Material to process >>
— begin —

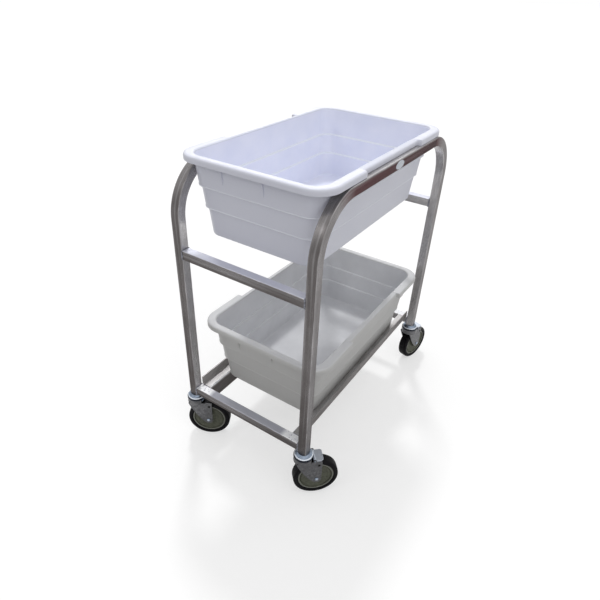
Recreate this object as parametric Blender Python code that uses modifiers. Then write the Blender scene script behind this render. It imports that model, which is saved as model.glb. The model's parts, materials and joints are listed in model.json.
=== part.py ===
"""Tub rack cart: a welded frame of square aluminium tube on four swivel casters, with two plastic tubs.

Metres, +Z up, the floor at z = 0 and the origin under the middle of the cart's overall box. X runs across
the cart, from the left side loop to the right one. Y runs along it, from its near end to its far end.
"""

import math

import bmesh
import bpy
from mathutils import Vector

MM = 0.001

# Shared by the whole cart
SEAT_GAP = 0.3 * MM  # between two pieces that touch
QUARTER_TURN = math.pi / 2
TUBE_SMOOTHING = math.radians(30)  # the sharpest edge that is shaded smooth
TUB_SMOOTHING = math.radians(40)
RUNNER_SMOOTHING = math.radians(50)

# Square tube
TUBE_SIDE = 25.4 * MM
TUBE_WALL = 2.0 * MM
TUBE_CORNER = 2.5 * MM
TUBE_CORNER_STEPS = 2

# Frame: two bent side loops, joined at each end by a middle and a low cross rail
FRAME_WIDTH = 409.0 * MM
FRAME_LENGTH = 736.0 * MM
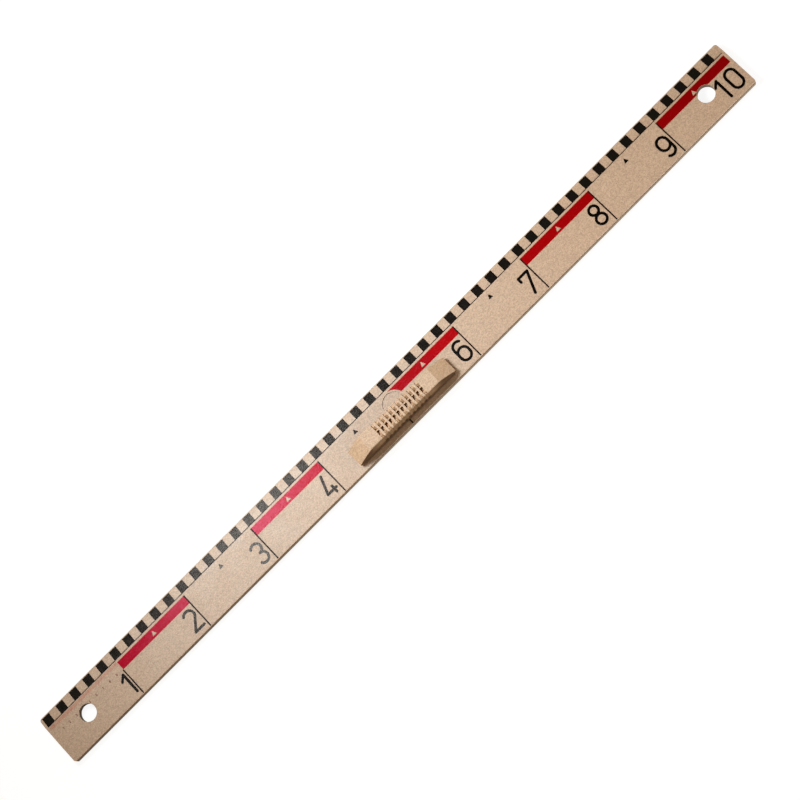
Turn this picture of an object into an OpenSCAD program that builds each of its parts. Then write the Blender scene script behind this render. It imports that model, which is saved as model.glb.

— end —

What you need to do >> Set down the lines above as they stand, starting with the first line and ending with the line that contains "from mathutils import Vector".

The result >>
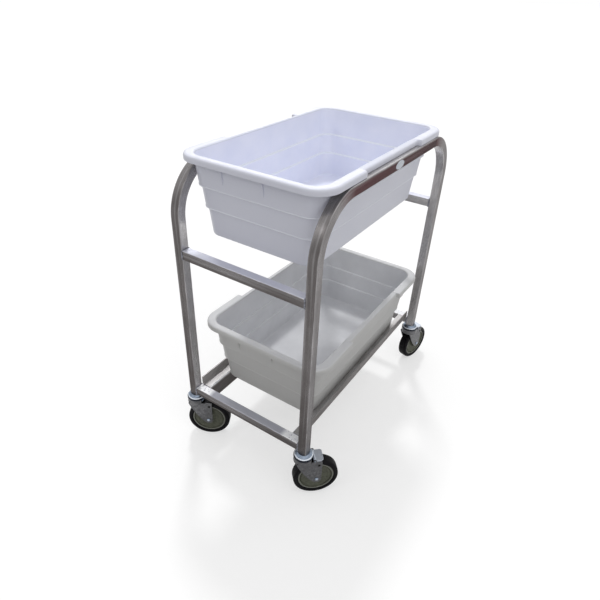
Recreate this object as parametric Blender Python code that uses modifiers. Then write the Blender scene script behind this render. It imports that model, which is saved as model.glb. The model's parts, materials and joints are listed in model.json.
=== part.py ===
"""Tub rack cart: a welded frame of square aluminium tube on four swivel casters, with two plastic tubs.

Metres, +Z up, the floor at z = 0 and the origin under the middle of the cart's overall box. X runs across
the cart, from the left side loop to the right one. Y runs along it, from its near end to its far end.
"""

import math

import bmesh
import bpy
from mathutils import Vector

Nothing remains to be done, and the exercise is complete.